Mes frères ne m’avaient pas amené à ce moment par hasard: ils savaient que c’était l’heure où les tanks étaient testés! Tout d’abord je n’ai rien vu mais j’entendais ce bruit irrégulier de grondement de moteurs et de bruits de métal heurtant violemment la pierre. C’est en approchant que j’ai vu les tanks à la queue leu-leu sur le chemin des tanks attendant sagement leur tour de monter ‘la Côte des tanks’.

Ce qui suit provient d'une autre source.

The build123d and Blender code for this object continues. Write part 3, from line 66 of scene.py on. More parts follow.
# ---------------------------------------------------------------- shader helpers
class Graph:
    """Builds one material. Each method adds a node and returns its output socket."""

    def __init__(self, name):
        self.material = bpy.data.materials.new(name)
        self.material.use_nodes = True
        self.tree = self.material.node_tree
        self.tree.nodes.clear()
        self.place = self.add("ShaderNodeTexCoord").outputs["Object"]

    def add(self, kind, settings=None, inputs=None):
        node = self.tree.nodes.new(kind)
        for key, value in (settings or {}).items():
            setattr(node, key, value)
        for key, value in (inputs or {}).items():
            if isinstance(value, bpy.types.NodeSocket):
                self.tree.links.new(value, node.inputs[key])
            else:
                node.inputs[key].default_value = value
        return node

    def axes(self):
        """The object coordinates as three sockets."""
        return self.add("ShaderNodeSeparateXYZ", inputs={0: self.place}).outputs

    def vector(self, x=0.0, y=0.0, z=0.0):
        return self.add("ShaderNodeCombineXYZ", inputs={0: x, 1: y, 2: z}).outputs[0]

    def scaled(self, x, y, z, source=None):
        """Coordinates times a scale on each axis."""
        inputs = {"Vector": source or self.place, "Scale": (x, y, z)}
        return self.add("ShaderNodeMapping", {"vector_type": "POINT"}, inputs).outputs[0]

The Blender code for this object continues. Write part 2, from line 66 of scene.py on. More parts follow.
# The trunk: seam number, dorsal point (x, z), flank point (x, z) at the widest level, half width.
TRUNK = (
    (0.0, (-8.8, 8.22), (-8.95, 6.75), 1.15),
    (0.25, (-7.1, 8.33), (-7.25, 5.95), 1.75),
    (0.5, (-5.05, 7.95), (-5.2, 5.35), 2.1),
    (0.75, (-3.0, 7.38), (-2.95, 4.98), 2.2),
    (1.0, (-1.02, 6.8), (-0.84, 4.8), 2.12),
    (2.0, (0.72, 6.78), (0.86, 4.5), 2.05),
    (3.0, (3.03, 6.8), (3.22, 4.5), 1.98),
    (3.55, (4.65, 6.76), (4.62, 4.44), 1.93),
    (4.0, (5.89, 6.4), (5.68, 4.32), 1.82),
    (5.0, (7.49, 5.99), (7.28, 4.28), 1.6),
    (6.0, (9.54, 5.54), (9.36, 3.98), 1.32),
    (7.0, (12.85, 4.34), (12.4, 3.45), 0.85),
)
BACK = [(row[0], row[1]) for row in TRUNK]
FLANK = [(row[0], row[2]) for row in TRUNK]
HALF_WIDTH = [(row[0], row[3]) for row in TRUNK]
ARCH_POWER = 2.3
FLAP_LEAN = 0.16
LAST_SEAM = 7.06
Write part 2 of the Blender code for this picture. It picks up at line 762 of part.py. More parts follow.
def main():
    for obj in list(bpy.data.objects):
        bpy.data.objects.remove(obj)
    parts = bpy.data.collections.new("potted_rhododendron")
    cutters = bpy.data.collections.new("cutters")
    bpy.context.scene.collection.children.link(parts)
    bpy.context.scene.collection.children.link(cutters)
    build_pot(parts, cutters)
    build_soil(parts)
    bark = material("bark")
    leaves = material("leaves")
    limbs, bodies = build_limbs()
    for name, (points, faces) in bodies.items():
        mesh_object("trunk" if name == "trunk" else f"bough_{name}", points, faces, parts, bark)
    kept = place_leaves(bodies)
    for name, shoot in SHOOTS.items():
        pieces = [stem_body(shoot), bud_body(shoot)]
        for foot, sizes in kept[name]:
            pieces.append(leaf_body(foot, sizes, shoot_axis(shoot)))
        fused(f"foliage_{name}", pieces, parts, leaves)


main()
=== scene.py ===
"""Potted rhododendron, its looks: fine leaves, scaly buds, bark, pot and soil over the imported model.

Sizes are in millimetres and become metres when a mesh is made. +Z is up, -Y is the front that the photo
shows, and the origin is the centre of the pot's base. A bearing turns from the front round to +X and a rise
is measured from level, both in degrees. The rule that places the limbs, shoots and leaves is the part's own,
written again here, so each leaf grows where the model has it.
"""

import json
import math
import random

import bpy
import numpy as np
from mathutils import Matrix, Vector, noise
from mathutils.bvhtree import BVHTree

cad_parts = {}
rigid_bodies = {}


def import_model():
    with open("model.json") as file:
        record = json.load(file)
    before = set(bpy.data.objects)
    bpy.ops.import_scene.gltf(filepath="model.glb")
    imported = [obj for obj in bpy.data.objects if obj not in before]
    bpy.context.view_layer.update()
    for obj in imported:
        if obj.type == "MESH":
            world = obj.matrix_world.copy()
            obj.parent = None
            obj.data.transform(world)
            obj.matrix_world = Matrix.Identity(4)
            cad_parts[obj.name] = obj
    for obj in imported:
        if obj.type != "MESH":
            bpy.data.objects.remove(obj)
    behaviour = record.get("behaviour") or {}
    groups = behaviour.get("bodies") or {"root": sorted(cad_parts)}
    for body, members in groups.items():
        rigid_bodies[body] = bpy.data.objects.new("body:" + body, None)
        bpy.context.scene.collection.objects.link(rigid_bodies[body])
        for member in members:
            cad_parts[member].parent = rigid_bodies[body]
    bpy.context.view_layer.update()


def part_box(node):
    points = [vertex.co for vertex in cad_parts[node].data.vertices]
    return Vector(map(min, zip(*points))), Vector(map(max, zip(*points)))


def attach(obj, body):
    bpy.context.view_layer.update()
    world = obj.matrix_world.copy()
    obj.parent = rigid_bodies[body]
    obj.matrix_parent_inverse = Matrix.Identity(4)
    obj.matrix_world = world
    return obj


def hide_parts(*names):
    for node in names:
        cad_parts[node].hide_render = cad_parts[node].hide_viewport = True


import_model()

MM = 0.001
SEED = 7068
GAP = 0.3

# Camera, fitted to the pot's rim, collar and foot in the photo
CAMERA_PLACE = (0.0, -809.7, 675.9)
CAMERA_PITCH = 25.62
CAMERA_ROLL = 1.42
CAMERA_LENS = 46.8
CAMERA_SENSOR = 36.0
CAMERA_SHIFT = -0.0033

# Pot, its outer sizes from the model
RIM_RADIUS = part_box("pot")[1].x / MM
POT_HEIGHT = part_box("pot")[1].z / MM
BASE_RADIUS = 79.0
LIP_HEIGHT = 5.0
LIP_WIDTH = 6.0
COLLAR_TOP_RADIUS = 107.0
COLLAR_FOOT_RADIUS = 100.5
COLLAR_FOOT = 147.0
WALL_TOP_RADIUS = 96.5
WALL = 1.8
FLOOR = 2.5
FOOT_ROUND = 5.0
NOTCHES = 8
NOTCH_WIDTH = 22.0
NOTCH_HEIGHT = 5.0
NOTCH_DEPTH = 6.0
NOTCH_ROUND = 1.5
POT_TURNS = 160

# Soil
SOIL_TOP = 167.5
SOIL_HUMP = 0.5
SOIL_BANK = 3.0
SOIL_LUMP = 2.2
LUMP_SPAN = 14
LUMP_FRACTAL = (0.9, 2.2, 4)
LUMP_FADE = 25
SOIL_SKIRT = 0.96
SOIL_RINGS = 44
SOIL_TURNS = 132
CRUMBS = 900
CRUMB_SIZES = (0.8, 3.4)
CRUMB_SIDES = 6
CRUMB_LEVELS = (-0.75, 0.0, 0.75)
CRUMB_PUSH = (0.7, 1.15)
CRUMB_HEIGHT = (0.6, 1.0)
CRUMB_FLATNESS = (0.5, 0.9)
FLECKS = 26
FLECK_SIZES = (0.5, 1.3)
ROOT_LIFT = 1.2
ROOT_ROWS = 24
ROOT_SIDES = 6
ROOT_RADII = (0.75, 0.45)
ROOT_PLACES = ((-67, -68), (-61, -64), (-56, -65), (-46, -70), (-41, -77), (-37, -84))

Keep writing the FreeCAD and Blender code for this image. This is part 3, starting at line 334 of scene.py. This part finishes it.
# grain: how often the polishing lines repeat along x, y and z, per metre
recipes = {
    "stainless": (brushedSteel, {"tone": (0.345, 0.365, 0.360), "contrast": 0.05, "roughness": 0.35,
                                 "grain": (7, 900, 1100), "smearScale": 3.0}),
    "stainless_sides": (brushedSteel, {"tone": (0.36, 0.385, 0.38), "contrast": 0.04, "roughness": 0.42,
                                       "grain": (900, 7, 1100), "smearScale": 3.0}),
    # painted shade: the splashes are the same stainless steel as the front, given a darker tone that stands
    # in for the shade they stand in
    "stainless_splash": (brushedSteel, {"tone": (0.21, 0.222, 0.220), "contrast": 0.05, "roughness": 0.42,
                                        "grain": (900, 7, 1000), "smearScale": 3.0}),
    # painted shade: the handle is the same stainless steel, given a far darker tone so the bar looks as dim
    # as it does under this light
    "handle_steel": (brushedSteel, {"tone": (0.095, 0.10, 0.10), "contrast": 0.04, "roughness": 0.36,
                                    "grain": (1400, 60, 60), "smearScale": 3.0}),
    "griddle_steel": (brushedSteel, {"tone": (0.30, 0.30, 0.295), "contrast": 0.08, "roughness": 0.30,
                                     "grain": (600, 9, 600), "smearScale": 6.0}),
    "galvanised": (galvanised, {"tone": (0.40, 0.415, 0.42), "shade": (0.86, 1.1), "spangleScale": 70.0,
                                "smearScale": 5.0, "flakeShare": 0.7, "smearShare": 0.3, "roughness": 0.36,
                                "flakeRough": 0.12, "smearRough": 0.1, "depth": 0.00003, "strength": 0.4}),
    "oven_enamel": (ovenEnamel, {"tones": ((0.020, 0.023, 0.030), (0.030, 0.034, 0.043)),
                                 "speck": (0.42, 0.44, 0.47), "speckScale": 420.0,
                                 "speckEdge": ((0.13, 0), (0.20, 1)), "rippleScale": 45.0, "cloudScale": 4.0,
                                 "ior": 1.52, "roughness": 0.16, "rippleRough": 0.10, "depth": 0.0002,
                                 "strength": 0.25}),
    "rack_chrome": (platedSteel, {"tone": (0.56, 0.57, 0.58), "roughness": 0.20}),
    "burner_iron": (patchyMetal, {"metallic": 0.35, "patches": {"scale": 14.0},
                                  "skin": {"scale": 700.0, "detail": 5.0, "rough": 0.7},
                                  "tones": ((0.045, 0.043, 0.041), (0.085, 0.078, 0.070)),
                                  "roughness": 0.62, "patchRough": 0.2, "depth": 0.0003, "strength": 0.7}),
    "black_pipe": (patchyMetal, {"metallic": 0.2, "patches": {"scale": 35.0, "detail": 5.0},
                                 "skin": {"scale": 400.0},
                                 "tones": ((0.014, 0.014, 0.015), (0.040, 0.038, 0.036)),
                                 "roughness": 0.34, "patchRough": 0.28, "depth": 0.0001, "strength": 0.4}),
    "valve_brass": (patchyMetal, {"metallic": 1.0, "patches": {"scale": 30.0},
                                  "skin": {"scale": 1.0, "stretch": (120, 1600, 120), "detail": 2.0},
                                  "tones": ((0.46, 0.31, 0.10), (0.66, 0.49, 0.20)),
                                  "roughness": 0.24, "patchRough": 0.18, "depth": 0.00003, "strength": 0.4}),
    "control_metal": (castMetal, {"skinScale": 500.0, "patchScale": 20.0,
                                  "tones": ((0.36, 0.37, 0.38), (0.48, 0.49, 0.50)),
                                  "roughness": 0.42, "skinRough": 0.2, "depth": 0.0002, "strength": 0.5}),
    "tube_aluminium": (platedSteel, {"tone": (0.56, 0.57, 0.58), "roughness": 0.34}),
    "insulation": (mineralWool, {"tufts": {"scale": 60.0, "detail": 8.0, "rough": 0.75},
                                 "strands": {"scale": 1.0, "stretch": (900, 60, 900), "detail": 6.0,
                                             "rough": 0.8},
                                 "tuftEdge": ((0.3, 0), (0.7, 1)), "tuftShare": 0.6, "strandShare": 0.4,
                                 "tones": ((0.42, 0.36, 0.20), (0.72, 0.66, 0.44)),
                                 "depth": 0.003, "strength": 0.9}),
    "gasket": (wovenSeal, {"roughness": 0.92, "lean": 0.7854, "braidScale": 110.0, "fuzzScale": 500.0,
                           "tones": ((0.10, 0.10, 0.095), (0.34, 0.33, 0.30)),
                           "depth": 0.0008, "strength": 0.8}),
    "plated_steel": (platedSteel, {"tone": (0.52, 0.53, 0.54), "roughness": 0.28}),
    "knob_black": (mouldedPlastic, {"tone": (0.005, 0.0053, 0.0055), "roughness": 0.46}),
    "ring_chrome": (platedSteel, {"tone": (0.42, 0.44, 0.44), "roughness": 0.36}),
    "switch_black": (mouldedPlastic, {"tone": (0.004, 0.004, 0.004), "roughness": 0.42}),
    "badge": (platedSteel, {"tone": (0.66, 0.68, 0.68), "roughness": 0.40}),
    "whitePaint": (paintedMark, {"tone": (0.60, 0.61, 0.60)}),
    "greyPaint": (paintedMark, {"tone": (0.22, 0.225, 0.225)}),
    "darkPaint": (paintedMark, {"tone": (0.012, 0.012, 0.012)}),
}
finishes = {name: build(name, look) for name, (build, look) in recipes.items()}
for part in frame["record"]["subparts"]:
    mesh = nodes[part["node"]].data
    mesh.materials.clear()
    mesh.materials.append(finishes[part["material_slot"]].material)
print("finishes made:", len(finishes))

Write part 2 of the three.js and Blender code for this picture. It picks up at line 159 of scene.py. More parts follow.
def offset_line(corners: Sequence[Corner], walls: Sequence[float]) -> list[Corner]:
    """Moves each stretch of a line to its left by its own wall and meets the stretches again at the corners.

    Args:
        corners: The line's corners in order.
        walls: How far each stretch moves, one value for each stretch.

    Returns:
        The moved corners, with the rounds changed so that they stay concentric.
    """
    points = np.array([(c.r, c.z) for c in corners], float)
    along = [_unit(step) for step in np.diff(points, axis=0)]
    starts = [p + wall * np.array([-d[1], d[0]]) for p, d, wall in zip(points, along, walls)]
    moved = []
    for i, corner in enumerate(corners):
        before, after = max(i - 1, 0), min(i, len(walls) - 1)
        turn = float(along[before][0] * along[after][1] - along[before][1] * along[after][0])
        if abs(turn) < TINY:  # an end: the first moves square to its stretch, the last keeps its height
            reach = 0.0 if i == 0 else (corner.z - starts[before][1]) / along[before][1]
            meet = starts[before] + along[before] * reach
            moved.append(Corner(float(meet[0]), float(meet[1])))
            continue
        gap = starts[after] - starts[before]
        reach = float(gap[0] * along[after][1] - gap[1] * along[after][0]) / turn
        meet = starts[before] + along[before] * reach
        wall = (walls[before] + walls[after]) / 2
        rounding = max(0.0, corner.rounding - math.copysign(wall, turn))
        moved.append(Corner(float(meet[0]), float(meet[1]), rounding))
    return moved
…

Pour aller là aujourd’hui, il faut aller sur la Rue l’Assomption, vous arrêter au bas de la côte l’Assomption (ne faites pas cela!), et la Côte des tanks est à environ 150m franc sud, à peu près à mi-chemin de la première pyramide aujourd’hui. Vous allez constater qu’il y a là de qui faire une côte hyper abrupte. La Côte était faite en pavés et les chenilles des tanks glissaient sur la Côte tellement elle était raide. Le bruit était infernal et le crissement des chenilles glissant sur les pavés s’entendait malgré le hurlement des moteurs. Une fois que le tank avait réussi à gravir la Côte, le tank suivant s’engageait pour monter. Juché sur les épaules de mes frères je n’avais pas assez d’yeux et d’oreilles pour tout enregistrer. Lorsqu’on s’est aperçu de notre présence, on nous a fait savoir que les civils n’étaient pas les bienvenus sur le site.